Following is an excerpt from a 60 Minutes segment on pornography broadcast on November 23, 2003.  The company identified in this item as being prosecuted by the U.S. Justice Department, Extreme Associates, was one of the suppliers of the material broadcast by Bell ExpressVu on their pay-per-view pornography channels, the ones exposed by CBC's The Fifth Estate and referred to in other articles and letters in the Bell Canada section.

Click here to read United States of America v. Extreme Associates, Inc.


Porn in the U.S.A.

CBS News.com
60 Minutes
November 23, 2020
By Steve Kroft

"Just because this material is available, and citizens tolerate it, doesn't mean that they accept it," says Mary Beth Buchanan, the U.S. Attorney for the Western district of Pennsylvania, and the point person in the Justice Department's campaign to rein in pornography.

When John Ashcroft was appointed attorney general among his first acts were to hang blue drapes in front of a topless statue in the lobby of the Justice Department, and to promise a crackdown on smut.

Buchanan's prosecution of a California company called Extreme Associates is the first major obscenity case brought by the federal government in more than a decade.

"We have just had a proliferation of this type of material that has been getting increasingly worse and worse. And that's why it's important to enforce the law, and to show the producers that there are limits. There are limits to what they can sell and distribute throughout the country," says Buchanan.

She believes that three films produced and distributed by Extreme Associates by mail and over the Internet contain coercive and violent sex, along with other material that is vile and degrading.

Rob Black, president of Extreme Associates, considers that a compliment.

One film, called "Forced Entry", includes shots of women getting raped and murdered. It also includes suffocation, strangulation, beatings and urination. Black calls "Forced Entry" a slasher film with sex, loosely based on the Hillside Strangler case. But 60 Minutes couldn’t find enough plot to show anything beyond the opening credits.

"They made absolutely no attempt to comply with federal law. In fact, it was probably their intent not to," says Buchanan. "Because what they wanted to do was to make the most disgusting material available on the market. And they succeeded."


What is federal law on pornography? The only explicit, hard-core sexual material that is absolutely illegal by law in the U.S. today is child pornography -- all other material must be put before a jury.

The Supreme Court last defined obscenity as material appealing to a degrading interest in sex, depicting it in a patently offensive manner, and lacking any serious artistic, literary, or scientific value. But this was way back in 1973, before the VCR and the Internet were in existence.

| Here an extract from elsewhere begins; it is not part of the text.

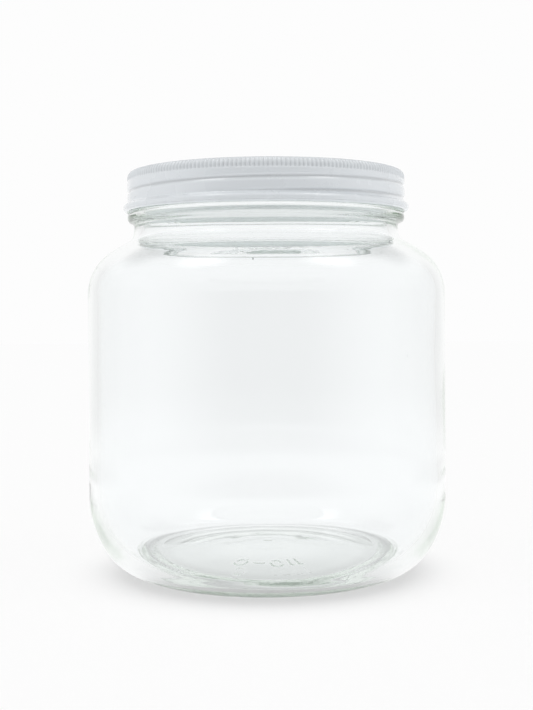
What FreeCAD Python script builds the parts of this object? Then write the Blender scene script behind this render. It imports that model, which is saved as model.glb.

In California vs. Miller, the Burger Court recognized that individual communities had different values and opinions on pornography, so it allowed localities to make their own judgments, based on contemporary community standards.

But since 1973, standards have changed, and so has the definition of a community. Today, with the Internet, cable, and satellite television, most pornography can be transmitted directly into someone's home without ever disrupting the community, or its standards. And that will be Extreme Associates’ argument in court.

"It’s not involving the community. It's involving a private individual, who purchased these videos, and downloaded the images from the Internet into their home. So, where does that community standard apply," says Black. "You can't apply a community to it if only one person is viewing it. They didn't go to a local video store. It was purchased privately by an individual at home, and sent to them in the mail. And that is the debate. And so, where is the community? Where do you apply it?"

How do you apply community standards when you're talking about something that is just downloaded into somebody's home?

"I think that is precisely the question that the court has to answer. The original purpose of the Miller test was to give communities the opportunity to regulate what came into their borders, what was displayed on Main Street, what kids were actually seeing as they went around the community," says Lane.

"Obviously, if something's downloaded into the privacy of one's own home, it doesn't have that kind of impact on the community. So the question is, does the community still have the right to determine what people look at?"

Buchanan says she’s doesn’t have to convince the entire community, just the jury: "We're focusing our resources on the most egregious offenders. So, we're looking at the producers and distributors who are producing the worst material, the largest quantity of material, the largest area of distribution."

Buchanan says it is not the Justice Department's intention to shut down the adult entertainment industry or eliminate all sexually explicit material, even if it could. The point is to enforce some standards.

As for the big corporations that are now distributing pornography over cable, satellite, and the Internet, Buchannan says they need to exercise discretion. The Justice Department is currently investigating 50 cases across the country.